** START SUPPLIED DATA **

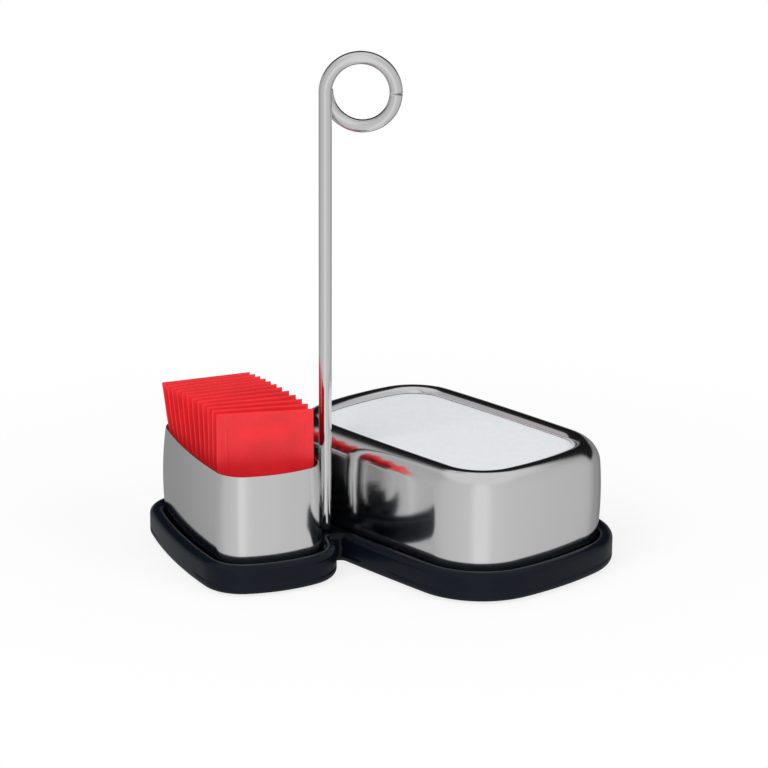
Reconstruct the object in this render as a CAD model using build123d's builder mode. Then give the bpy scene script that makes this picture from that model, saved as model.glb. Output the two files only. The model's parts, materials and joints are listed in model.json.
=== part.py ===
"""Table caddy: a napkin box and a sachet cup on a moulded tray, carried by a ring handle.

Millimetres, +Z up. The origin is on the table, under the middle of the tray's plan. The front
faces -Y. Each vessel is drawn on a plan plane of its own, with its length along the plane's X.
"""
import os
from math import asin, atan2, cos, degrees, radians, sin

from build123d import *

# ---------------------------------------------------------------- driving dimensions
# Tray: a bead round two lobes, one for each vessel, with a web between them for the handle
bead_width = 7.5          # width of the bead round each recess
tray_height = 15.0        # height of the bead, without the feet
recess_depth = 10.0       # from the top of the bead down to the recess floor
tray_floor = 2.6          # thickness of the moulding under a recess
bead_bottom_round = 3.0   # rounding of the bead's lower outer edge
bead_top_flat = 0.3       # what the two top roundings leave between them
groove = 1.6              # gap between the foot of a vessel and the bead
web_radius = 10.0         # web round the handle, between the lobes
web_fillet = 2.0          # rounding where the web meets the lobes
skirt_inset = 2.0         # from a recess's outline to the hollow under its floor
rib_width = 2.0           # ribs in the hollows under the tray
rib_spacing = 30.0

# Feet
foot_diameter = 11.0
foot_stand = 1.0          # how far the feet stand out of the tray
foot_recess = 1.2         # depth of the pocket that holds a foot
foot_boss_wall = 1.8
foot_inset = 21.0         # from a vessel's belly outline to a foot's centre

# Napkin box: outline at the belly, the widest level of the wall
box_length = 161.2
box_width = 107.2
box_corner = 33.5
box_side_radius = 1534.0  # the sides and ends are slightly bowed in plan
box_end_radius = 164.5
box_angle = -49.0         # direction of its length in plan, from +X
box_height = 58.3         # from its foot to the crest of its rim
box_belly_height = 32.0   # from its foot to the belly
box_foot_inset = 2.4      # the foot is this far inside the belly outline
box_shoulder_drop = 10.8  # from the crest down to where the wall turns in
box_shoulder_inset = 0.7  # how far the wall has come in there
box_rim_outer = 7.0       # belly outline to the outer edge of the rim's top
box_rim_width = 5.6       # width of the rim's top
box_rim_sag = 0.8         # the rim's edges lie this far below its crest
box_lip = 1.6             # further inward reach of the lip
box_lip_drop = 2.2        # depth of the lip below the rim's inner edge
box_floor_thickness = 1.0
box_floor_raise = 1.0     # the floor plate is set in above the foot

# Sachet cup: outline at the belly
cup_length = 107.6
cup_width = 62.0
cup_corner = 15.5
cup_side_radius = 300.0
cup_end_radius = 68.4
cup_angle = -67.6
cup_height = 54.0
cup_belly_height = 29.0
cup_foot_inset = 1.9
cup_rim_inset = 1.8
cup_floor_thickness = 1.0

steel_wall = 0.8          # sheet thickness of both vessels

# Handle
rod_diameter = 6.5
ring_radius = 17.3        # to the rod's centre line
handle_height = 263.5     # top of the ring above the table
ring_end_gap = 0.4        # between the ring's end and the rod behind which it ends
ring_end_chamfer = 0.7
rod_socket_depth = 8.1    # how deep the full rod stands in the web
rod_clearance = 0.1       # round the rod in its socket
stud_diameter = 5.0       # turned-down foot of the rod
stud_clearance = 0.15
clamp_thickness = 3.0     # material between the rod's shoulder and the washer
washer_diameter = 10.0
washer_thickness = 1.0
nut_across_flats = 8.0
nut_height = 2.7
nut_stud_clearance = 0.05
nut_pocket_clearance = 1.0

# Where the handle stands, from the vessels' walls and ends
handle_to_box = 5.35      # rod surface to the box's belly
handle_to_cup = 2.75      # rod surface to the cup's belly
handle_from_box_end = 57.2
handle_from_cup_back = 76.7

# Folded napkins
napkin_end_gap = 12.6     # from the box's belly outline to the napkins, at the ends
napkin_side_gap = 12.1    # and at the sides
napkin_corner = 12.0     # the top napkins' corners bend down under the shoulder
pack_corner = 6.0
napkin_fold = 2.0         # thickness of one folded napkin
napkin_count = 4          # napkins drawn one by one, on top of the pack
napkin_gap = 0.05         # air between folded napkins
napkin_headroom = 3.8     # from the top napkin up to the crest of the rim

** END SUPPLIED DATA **
** START SUPPLIED DATA **

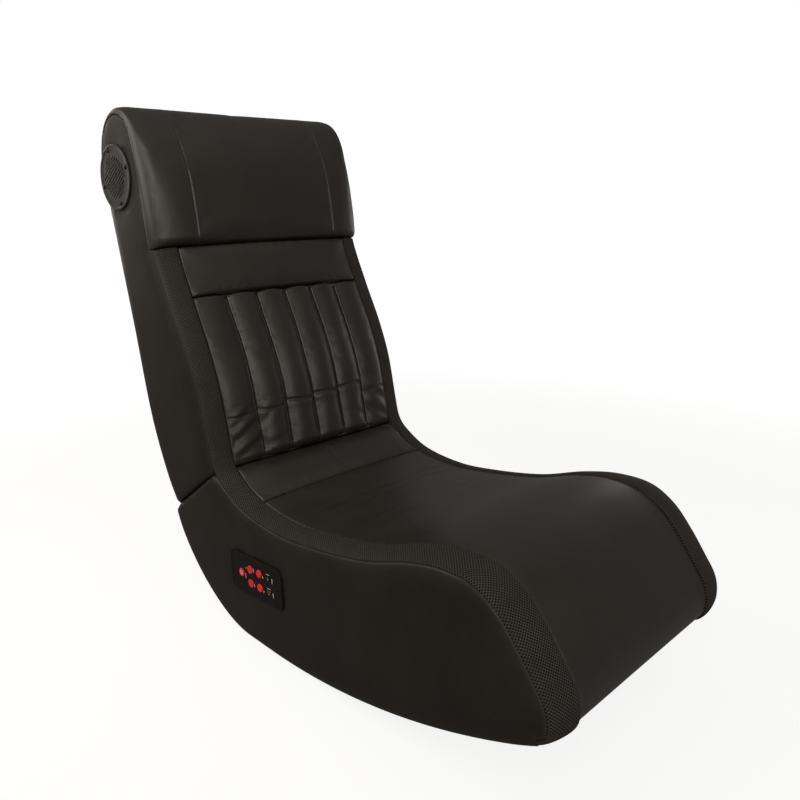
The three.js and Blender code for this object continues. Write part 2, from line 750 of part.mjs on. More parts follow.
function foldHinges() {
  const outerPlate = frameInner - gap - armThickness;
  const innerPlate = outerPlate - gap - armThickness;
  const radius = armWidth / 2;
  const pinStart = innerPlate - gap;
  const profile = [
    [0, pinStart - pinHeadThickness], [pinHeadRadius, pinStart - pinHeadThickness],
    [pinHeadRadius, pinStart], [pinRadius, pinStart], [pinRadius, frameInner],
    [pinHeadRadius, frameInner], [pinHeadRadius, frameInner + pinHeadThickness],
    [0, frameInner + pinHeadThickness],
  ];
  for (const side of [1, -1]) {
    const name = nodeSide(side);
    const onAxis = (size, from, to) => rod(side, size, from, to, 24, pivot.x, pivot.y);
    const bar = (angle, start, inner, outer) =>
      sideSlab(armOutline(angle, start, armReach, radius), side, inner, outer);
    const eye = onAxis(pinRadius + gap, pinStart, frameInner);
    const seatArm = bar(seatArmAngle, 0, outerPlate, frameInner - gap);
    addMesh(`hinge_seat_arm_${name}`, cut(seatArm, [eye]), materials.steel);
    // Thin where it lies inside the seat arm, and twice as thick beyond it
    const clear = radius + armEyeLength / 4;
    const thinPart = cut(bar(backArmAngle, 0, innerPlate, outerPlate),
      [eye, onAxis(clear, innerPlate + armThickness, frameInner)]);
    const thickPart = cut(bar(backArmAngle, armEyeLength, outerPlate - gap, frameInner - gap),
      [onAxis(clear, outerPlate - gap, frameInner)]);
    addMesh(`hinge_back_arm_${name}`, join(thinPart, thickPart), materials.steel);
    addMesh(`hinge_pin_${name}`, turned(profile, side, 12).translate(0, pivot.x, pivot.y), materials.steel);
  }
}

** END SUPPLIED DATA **

• _TASK TO COMPLETE_: Write out exactly the lines running from the line containing "Reconstruct the object" to the line containing "rib_spacing = 30.0", with both of those lines included.

• _WORKED SOLUTION_:
Reconstruct the object in this render as a CAD model using build123d's builder mode. Then give the bpy scene script that makes this picture from that model, saved as model.glb. Output the two files only. The model's parts, materials and joints are listed in model.json.
=== part.py ===
"""Table caddy: a napkin box and a sachet cup on a moulded tray, carried by a ring handle.

Millimetres, +Z up. The origin is on the table, under the middle of the tray's plan. The front
faces -Y. Each vessel is drawn on a plan plane of its own, with its length along the plane's X.
"""
import os
from math import asin, atan2, cos, degrees, radians, sin

from build123d import *

# ---------------------------------------------------------------- driving dimensions
# Tray: a bead round two lobes, one for each vessel, with a web between them for the handle
bead_width = 7.5          # width of the bead round each recess
tray_height = 15.0        # height of the bead, without the feet
recess_depth = 10.0       # from the top of the bead down to the recess floor
tray_floor = 2.6          # thickness of the moulding under a recess
bead_bottom_round = 3.0   # rounding of the bead's lower outer edge
bead_top_flat = 0.3       # what the two top roundings leave between them
groove = 1.6              # gap between the foot of a vessel and the bead
web_radius = 10.0         # web round the handle, between the lobes
web_fillet = 2.0          # rounding where the web meets the lobes
skirt_inset = 2.0         # from a recess's outline to the hollow under its floor
rib_width = 2.0           # ribs in the hollows under the tray
rib_spacing = 30.0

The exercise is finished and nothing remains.